Elementary, my good Watson. I am always amazed at how many 3rd-year law students have never gone to the courthouse and watched a trial.  I started watching them before I went to law school. I admit to cutting class in law school to go to the courthouse to watch a high-profile case that was going on. In my internship with the local prosecutor, I was either trying cases (did 6 jury trials before I graduated law school), second-chairing cases with any prosecutor who'd let me or watching trials.  I was on the trial team, and got lots of experience with evidence that way.  Because of all that, evidence always made sense to me.

Go watch a trial.  Show up at the courthouse and walk around.  Ask at the info desk.  Walk in the courtrooms, and as a bailiff if there’s a jury trial going on - they will know.  A little searching will get you where you need to be.  I almost forgot - watch the newspaper for high-profile cases!

Remember, the trial is not the objections.  Most trials go on without many evidentiary objections.  Sometimes they are worked out in advance.  Most times the advocates know what can and cannot be entered into evidence, so the questions are refined and the witnesses prepared.  That is important to note, as you may not get too many objections, but you will see that the rules are running the game smoothly.  Think about it - holding and pass interference are not built into the plays that are being run!!  No coach makes a game plan around how many penalties his or her team will get!

You can also find parts of some great trials on YouTube without too much trouble.  Most are high profile, and you may even be somewhat familiar with them prior to watching.  Note, do not let YouTube take the place of the very valuable experience of seeing a real life trial!

There’s not a lot to tell you other than listen and take notes.  When objections come, make a note.  Then go to number 2, below.

2.  LEARN EVIDENTIARY OBJECTIONS FIRST

Holding, offsides, pass interference.  Hearsay, relevance, authentication.  Knowing what you can and can’t do tells you how the game works. So learn those first!  

All of eLEX Publishers’ evidence summary trial guides come with a list of 28 evidentiary objections.  It is the most comprehensive list out there.  Each objections has the verbiage needed to properly make the objection, and cites to the applicable rule.

Once you have your list, think back to the trial you say, or go see another one.  When an objection is made, look at your evidentiary objection list and read the rule.  You will start to see how the little evidentiary objection fits into the whole scheme of the overall trial.

3.  REMEMBER THE BASICS

The evidence code is a sieve though which we filter what we want the jurors to hear.  While there are many nuances in the Federal Rules of Evidence, there are five (5) main rules you need to remember.  Everything else builds off of these rules.  So, if you know the main rules, everything else makes sense. 

Just remember BARPH (pronounced “barf”, as in vomit).  Usually we use this old pneumonic mostly when dealing with items of tangible evidence (as opposed to testimonial evidence), but it works well as a basis for understanding what it admissible evidence.  On a very simple level:

Best evidence - Federal Rule of Evidence 1002 - the original document must be offered into evidence or its absence accounted for.  Generally, copies permitted so long as someone can identify that it is from the original.
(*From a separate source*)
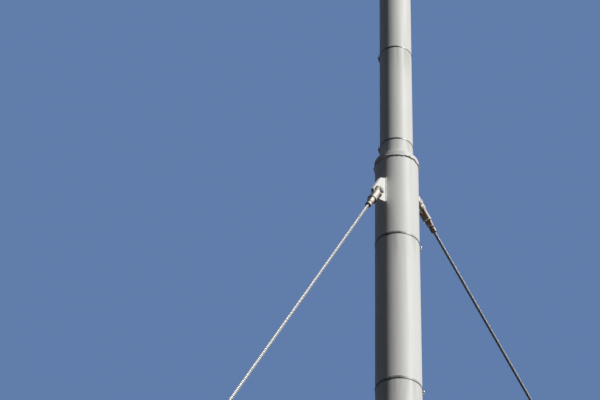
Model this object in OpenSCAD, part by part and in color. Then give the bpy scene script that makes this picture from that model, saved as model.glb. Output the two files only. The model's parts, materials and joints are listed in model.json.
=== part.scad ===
// Stayed flagpole in painted steel tube. A wide lower tube carries a narrower upper tube through a
// cone collar, and two taut wire stays run from lug plates below the collar to anchors in the ground.
// Millimetres, +Z up, origin at the centre of the base flange's underside. Azimuths turn about +Z
// from -Y, positive towards +X. Each stay is drawn in a frame of its own: the origin is its upper
// pin, +Z runs down along the stay and X is the axis of the pins.

/* [Mast] */
// Outside diameter of the lower tube
lower_d = 219.1; // [180:0.1:260]
// Wall of the lower tube
lower_wall = 6.3; // [4:0.1:12.5]
// Outside diameter of the upper tube
upper_d = 168.3; // [120:0.1:175]
// Wall of the upper tube
upper_wall = 5; // [3:0.1:10]
// Height of the collar's rim line above the ground
rim_z = 8186; // [7000:1:9500]
// Length of the upper tube above the rim line
upper_rise = 7000; // [4000:10:8000]
// Length of the upper tube that is held inside the lower one
upper_insert = 420; // [250:10:800]

/* [Collar] */
// Height of the ring that stands on the lower tube, from the rim line up
lip_h = 29; // [15:1:50]
// How far the ring stands proud of the lower tube
lip_proud = 2.5; // [1:0.1:6]
// Height of the cone above the ring
cone_h = 17; // [5:1:40]
// Radius of the weld bead at each edge of the collar
weld_r = 2.6; // [1:0.1:5]
// Height of the guide ring at the foot of the upper tube
guide_h = 40; // [20:1:80]

/* [Bands] */
// Width of a band on the upper tube
upper_band_w = 7; // [4:0.5:12]
// Width of a band on the lower tube
lower_band_w = 13; // [8:0.5:20]
// Thickness of a band
band_t = 1.4; // [0.8:0.1:3]
// Height of the first upper band above the rim line
upper_band_first = 134; // [100:1:200]
// Spacing of the upper bands
upper_band_pitch = 645; // [500:5:900]
// Depth of the first lower band below the rim line
lower_band_first = 498; // [350:1:600]
// Spacing of the lower bands
lower_band_pitch = 852; // [700:1:1200]
// Azimuth of the upper bands' buckles
upper_buckle_az = -100; // [-180:1:180]
// Azimuth of the lower bands' buckles
lower_buckle_az = 105; // [-180:1:180]
// Height of a buckle off its band
buckle_t = 9; // [5:0.5:12]
// Length of a buckle around the tube
buckle_l = 24; // [12:1:36]
// Diameter of a buckle's screw
buckle_screw_d = 6; // [3:0.5:8]
// Length of a buckle's screw
buckle_screw_l = 34; // [26:1:50]
// How far a buckle is wider than its band
buckle_over = 5; // [2:0.5:10]

/* [Base] */
// Diameter of the base flange
flange_d = 460; // [400:1:560]
// Thickness of the base flange
flange_t = 25; // [16:1:40]
// Bolt circle of the base flange
flange_pcd = 380; // [350:1:390]
// Number of bolt holes in the base flange
flange_holes = 8; // [4:1:12]
// Diameter of a bolt hole in the base flange
flange_hole_d = 27; // [18:0.5:33]
// Height of a base gusset
gusset_h = 180; // [100:5:300]
// Thickness of a base gusset
gusset_t = 12; // [8:1:20]
// How far a gusset's foot stops short of the flange's edge
gusset_inset = 14; // [5:1:30]

/* [Stays] */
// Diameter of the wire strand
strand_d = 15.2; // [10:0.1:20]
// Azimuth of the front stay
front_az = -34; // [-60:0.5:-10]
// Azimuth of the back stay
back_az = 136; // [110:0.5:160]
// Slope of the front stay below level, in degrees
front_slope = 60; // [50:0.5:68]
// Slope of the back stay below level, in degrees
back_slope = 45; // [40:0.5:60]
// Height of the front stay's upper pin
front_pin_z = 7919; // [7000:1:8000]
// Height of the back stay's upper pin
back_pin_z = 8049; // [7000:1:8060]
// Height of the pins at the ground anchors
anchor_pin_z = 105; // [90:1:160]

/* [Lugs] */
// Distance of the front lug's pin from the face of the tube
front_pin_out = 60; // [50:0.5:70]
// Distance of the back lug's pin from the face of the tube
back_pin_out = 42; // [38:0.5:60]
// Thickness of a lug plate
lug_t = 16; // [10:1:20]
// Distance from the pin to the lug's outer edge
lug_side = 35; // [30:0.5:40]
// Distance from the pin to the lug's end edge
lug_end = 40; // [36:0.5:44]
// How far out the lug's shoulder stands from the tube
lug_shoulder = 44; // [30:1:50]

/* [Fork sockets] */
// Diameter of a fork's barrel
barrel_d = 42; // [38:0.5:50]
// Diameter of a clevis pin
pin_d = 22; // [16:0.5:25]
// Thickness of a fork's ear
ear_t = 11; // [8:0.5:16]
// Radius of a fork's ear round its pin
ear_r = 24; // [21:0.5:28]
// Clearance beside a lug in its fork
fork_gap = 1; // [0.5:0.1:3]
// Depth of a fork's slot past its pin
slot_depth = 52; // [50:0.5:60]
// Distance from the upper pin to the end of the socket's nose
socket_l = 168; // [155:1:190]
// Length of the nose below its ring
nose_l = 66; // [45:1:75]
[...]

Authentication - Federal Rules of Evidence 103(d) and 901(a) - proof must be offered that the exhibit that is being offered for admission into evidence is in fact what it is claimed to be.  The thing is what it is.  Examples:  the knife is in fact the knife found at the murder scene; the receipt of purchase is from the time of purchase and for the thing purchased; the voice recording is in fact that of the person alleged to be speaking.  Basically, whoever wants to get an item before the jury has to be able to prove that "it is what it is."
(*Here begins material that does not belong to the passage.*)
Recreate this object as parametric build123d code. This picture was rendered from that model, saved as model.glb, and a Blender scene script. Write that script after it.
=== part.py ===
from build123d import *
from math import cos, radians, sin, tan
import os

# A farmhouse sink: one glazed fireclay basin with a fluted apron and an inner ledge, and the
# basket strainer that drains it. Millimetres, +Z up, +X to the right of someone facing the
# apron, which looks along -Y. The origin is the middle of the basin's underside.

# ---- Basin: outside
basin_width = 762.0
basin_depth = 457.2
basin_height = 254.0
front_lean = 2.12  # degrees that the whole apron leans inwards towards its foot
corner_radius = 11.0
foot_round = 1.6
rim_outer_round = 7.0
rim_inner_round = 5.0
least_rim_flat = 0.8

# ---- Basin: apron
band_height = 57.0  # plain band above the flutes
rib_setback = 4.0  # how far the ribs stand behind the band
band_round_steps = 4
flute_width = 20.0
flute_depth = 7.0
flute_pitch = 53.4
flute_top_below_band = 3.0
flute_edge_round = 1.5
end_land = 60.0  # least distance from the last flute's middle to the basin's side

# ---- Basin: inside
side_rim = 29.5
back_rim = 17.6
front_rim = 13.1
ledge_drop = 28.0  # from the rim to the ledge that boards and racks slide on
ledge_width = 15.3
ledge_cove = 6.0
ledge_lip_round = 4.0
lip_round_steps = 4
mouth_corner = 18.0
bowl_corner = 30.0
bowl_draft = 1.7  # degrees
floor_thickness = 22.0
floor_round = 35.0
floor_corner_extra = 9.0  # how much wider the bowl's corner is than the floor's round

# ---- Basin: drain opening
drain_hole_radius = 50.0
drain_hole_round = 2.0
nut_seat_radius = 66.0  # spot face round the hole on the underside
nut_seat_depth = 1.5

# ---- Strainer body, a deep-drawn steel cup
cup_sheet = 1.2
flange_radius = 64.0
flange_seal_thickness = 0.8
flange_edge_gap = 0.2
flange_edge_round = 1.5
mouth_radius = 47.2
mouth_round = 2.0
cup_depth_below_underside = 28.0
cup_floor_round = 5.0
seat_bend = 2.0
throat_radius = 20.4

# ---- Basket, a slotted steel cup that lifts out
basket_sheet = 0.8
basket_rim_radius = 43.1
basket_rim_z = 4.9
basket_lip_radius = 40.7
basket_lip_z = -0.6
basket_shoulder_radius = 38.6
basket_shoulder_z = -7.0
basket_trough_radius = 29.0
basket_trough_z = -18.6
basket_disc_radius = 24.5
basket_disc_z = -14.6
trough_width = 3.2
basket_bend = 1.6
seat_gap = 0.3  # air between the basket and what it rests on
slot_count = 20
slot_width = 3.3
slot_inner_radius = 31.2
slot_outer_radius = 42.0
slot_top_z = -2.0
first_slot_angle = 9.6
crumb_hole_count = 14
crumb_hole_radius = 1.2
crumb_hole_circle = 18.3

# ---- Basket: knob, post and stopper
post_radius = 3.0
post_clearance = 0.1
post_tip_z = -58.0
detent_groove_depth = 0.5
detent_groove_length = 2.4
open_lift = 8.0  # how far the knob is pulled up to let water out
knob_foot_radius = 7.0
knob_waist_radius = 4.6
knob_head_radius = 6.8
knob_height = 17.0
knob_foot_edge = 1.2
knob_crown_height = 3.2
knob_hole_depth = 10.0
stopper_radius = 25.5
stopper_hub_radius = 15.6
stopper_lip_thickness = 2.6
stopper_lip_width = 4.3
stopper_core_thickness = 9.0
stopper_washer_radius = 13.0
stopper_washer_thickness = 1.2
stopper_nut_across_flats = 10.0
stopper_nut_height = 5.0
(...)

Relevance - Federal Rule of Evidence 401 - the testimony or item of evidence tends to may any fact of consequence more or less probable.  In a breach of contract case, what type of printer used to print the contract is really of no consequence. In a case where the identification of the culprit is an issue, whether the shirt was light blue, royal blue, French blue, or navy blue, could be very relevant. 
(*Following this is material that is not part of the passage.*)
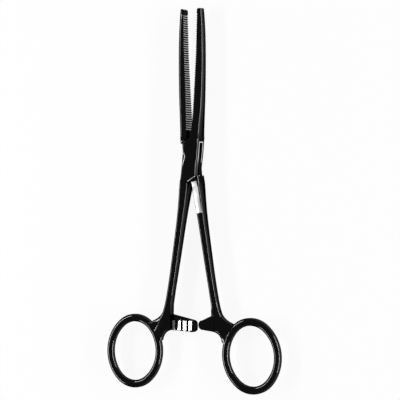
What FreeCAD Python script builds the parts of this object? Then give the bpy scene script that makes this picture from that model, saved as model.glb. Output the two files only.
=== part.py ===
import FreeCAD, Part
import math
import os

from FreeCAD import Vector

# Box-lock forceps with ring handles and a ratchet, lying flat, jaws a little open.
# +Y runs to the jaw tips, +X to the right, +Z up to the viewer.
# The origin is on the hinge axis, in the flat back face of the box lock.
# All values are millimetres or degrees. Each half is one forging.

# Overall reach, from the hinge axis
JAW_TIP_Y = 63.0
RING_CENTRE_X = 28.2
RING_CENTRE_Y = -81.0

# Box lock
BOX_THICKNESS = 6.4
TONGUE_THICKNESS = 2.3
SIDE_CLEARANCE = 0.05
SLOT_RADIUS = 8.0
TONGUE_RADIUS = 7.88
NECK_LOW_Y = 2.0
SHOULDER_ANGLE = 31.5
SHOULDER_DISTANCE = 7.7
SHOULDER_GAP = 0.12
BOX_TOP_Y = 9.5
BOX_BOTTOM_Y = -9.9
BOX_EASING = 0.75
BAR_INSET = 0.05
BAR_OVERLAP = 1.2
CLOSING_ANGLE = 5.75

# Hinge pin, its ends ground flush with the cheeks
PIN_RADIUS = 1.25
PIN_CLEARANCE = 0.05

# Side outline of the half whose jaw is on the right: (y, x) from the top down
CHEEK_RIGHT_SIDE = [(BOX_TOP_Y, 4.5), (6.9, 4.25), (4.0, 4.05), (0.0, 3.6), (-4.0, 3.1), (-7.4, 2.95)]
CHEEK_LEFT_SIDE = [(7.2, -3.0), (4.0, -3.1), (0.0, -3.5), (-4.0, -3.9), (-7.0, -4.25), (BOX_BOTTOM_Y, -4.8)]
JAW_ROOT_FACE_X = 1.0
SHANK_ROOT_INNER_X = -0.6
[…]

Personal knowledge - Federal Rules of Evidence 103(d), 602, 701 - 702 - witness must have direct personal knowledge over that which he or she is testifying; opinions are not permitted except by experts.  Witnesses cannot speculate, or offer their opinion as to why something did or did not happen.  Experts can only opine when their opinion is critical the jury understanding something - for instance, in a tire blowout crash case, most jurors don't have any idea about how tires are made or tested, so an expert's opinion would assist the jurors in their decision.

Hearsay - Federal Rule of Evidence 103(d), 802 - any out of court statement, including what the witness on the stand may have said outside of court. NOTE:  there are a bunch of exceptions, and some out of court statements are in fact NOT considered hearsay.  But knowing that when you hear a witness starting to relate what someone said, or told them, or what they overheard, the hearsay alarm should go off.

This basic framework controls the whole trial.  As mentioned above, most witnesses and evidence are prepped before the trial with the rules in mind, so penalties (objections) are kept to a minimal.

Conclusion

That’s pretty much it!  Once you have seen it in action in a trial, learned the objections (i.e. what is going to make a ref throw a flag), and grasped the five basic BARPH rules, learning the minutia of the Federal Rules of Evidence will be much easier.  The cases in the book will make more sense, and you will understand why much quicker.

Good luck, and remember to always make a timely objection!